> **GOAL OF THE EXERCISE**
Output the material beneath exactly, leaving nothing out.

> **AVAILABLE DATA**
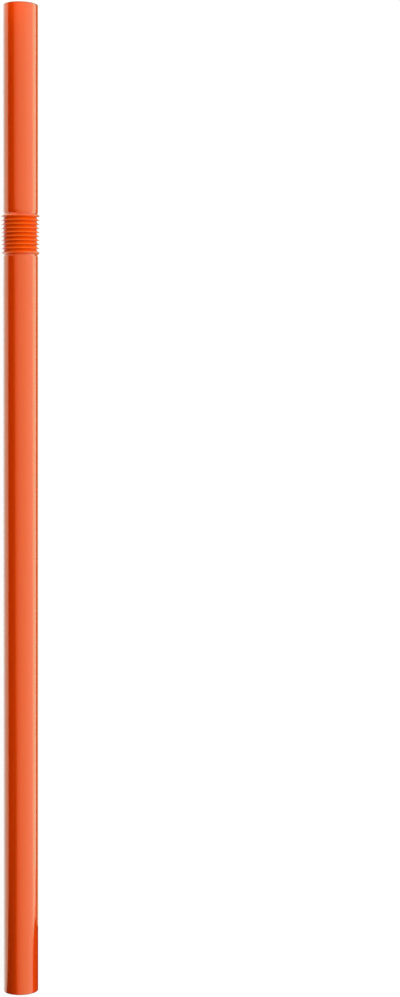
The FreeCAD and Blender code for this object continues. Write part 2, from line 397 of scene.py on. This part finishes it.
def point_places(size, from_axis, along, rise):
    """Where the points of all rings lie. The tube is a little oval. The rings of the bellows are more
    so, lean, nod and sit aside, which fades out towards the necks."""
    angles = np.linspace(0.0, 2 * math.pi, SEGMENTS, endpoint=False)
    lower_neck = size.long_leg + LOWER_NECK
    upper_neck = size.length - size.short_leg - UPPER_NECK
    from_neck = np.minimum(along - lower_neck, upper_neck - along)
    leaning = np.clip(from_neck / LEAN_FADE, 0.0, 1.0)[:, None]
    ovalness = OVALNESS + (RING_OVALNESS - OVALNESS) * leaning * rise[:, None]
    radius = from_axis[:, None] * (1.0 - ovalness * np.sin(angles) ** 2)
    x = radius * np.sin(angles) + leaning * RINGS_ASIDE
    up = radius * np.cos(angles)
    leaned = x * math.tan(RING_LEAN) - up * math.tan(RING_NOD)
    y = size.start + along[:, None] + leaning * leaned
    z = size.axis_height + up
    return np.stack([x, y, z], axis=-1).reshape(-1, 3)


def loop_faces(rings):
    """The faces between each ring of points and the next, and from the last ring to the first."""
    ring = np.arange(rings)[:, None] * SEGMENTS
    next_ring = (np.arange(rings)[:, None] + 1) % rings * SEGMENTS
    column = np.arange(SEGMENTS)[None, :]
    next_column = (column + 1) % SEGMENTS
    corners = [ring + column, next_ring + column, next_ring + next_column, ring + next_column]
    return np.stack(corners, axis=-1).reshape(-1, 4)


def straw_mesh(size):
    """The loop turned round the straw's axis. Values on its points tell how deep they lie in a groove,
    and how near they are to the tip of a fin and to a cut end, for the painted shade in the grooves and
    at the cut ends and the painted highlight on the tips."""
    loop = np.array([tuple(point) for point in wall_loop(size)])
    from_axis, along = loop[:, 0], loop[:, 1]
    rise = np.clip((from_axis - size.groove) / (size.ridge - size.groove), 0.0, 1.0)
    places = point_places(size, from_axis, along, rise)
    mesh = bpy.data.meshes.new("flexible_straw")
    mesh.from_pydata(places.tolist(), [], loop_faces(len(loop)).tolist())
    mesh.shade_smooth()
    between_fins = (along > size.first_fin) & (along < size.last_fin)
    # Painted shade in the grooves
    point_values(mesh, "groove_shade", np.where(between_fins, 1.0 - rise, 0.0))
    # Painted highlight near the fins' tips
    tip_highlight = np.clip(1.0 - (size.ridge - from_axis) / PALE_DEPTH, 0.0, 1.0)
    point_values(mesh, "tip_highlight", np.where(between_fins, tip_highlight, 0.0))
    # Painted shade near the cut ends
    to_cut = np.minimum(along, size.length - along) - CUT_EDGE
    point_values(mesh, "cut_end_shade", np.clip(1.0 - to_cut / CUT_SHADE, 0.0, 1.0))
    pressed = np.repeat(between_fins, SEGMENTS).astype(np.int32)
    mesh.polygons.foreach_set("material_index", pressed)
    return mesh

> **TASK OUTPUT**
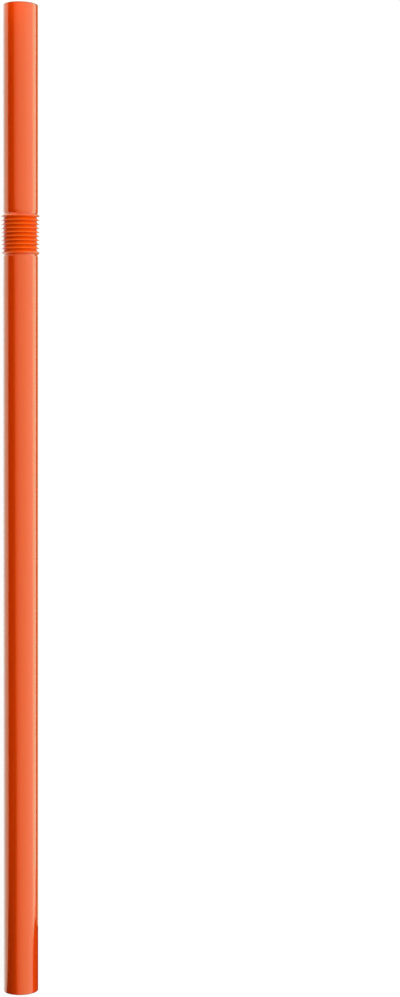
The FreeCAD and Blender code for this object continues. Write part 2, from line 397 of scene.py on. This part finishes it.
def point_places(size, from_axis, along, rise):
    """Where the points of all rings lie. The tube is a little oval. The rings of the bellows are more
    so, lean, nod and sit aside, which fades out towards the necks."""
    angles = np.linspace(0.0, 2 * math.pi, SEGMENTS, endpoint=False)
    lower_neck = size.long_leg + LOWER_NECK
    upper_neck = size.length - size.short_leg - UPPER_NECK
    from_neck = np.minimum(along - lower_neck, upper_neck - along)
    leaning = np.clip(from_neck / LEAN_FADE, 0.0, 1.0)[:, None]
    ovalness = OVALNESS + (RING_OVALNESS - OVALNESS) * leaning * rise[:, None]
    radius = from_axis[:, None] * (1.0 - ovalness * np.sin(angles) ** 2)
    x = radius * np.sin(angles) + leaning * RINGS_ASIDE
    up = radius * np.cos(angles)
    leaned = x * math.tan(RING_LEAN) - up * math.tan(RING_NOD)
    y = size.start + along[:, None] + leaning * leaned
    z = size.axis_height + up
    return np.stack([x, y, z], axis=-1).reshape(-1, 3)


def loop_faces(rings):
    """The faces between each ring of points and the next, and from the last ring to the first."""
    ring = np.arange(rings)[:, None] * SEGMENTS
    next_ring = (np.arange(rings)[:, None] + 1) % rings * SEGMENTS
    column = np.arange(SEGMENTS)[None, :]
    next_column = (column + 1) % SEGMENTS
    corners = [ring + column, next_ring + column, next_ring + next_column, ring + next_column]
    return np.stack(corners, axis=-1).reshape(-1, 4)


def straw_mesh(size):
    """The loop turned round the straw's axis. Values on its points tell how deep they lie in a groove,
    and how near they are to the tip of a fin and to a cut end, for the painted shade in the grooves and
    at the cut ends and the painted highlight on the tips."""
    loop = np.array([tuple(point) for point in wall_loop(size)])
    from_axis, along = loop[:, 0], loop[:, 1]
    rise = np.clip((from_axis - size.groove) / (size.ridge - size.groove), 0.0, 1.0)
    places = point_places(size, from_axis, along, rise)
    mesh = bpy.data.meshes.new("flexible_straw")
    mesh.from_pydata(places.tolist(), [], loop_faces(len(loop)).tolist())
    mesh.shade_smooth()
    between_fins = (along > size.first_fin) & (along < size.last_fin)
    # Painted shade in the grooves
    point_values(mesh, "groove_shade", np.where(between_fins, 1.0 - rise, 0.0))
    # Painted highlight near the fins' tips
    tip_highlight = np.clip(1.0 - (size.ridge - from_axis) / PALE_DEPTH, 0.0, 1.0)
    point_values(mesh, "tip_highlight", np.where(between_fins, tip_highlight, 0.0))
    # Painted shade near the cut ends
    to_cut = np.minimum(along, size.length - along) - CUT_EDGE
    point_values(mesh, "cut_end_shade", np.clip(1.0 - to_cut / CUT_SHADE, 0.0, 1.0))
    pressed = np.repeat(between_fins, SEGMENTS).astype(np.int32)
    mesh.polygons.foreach_set("material_index", pressed)
    return mesh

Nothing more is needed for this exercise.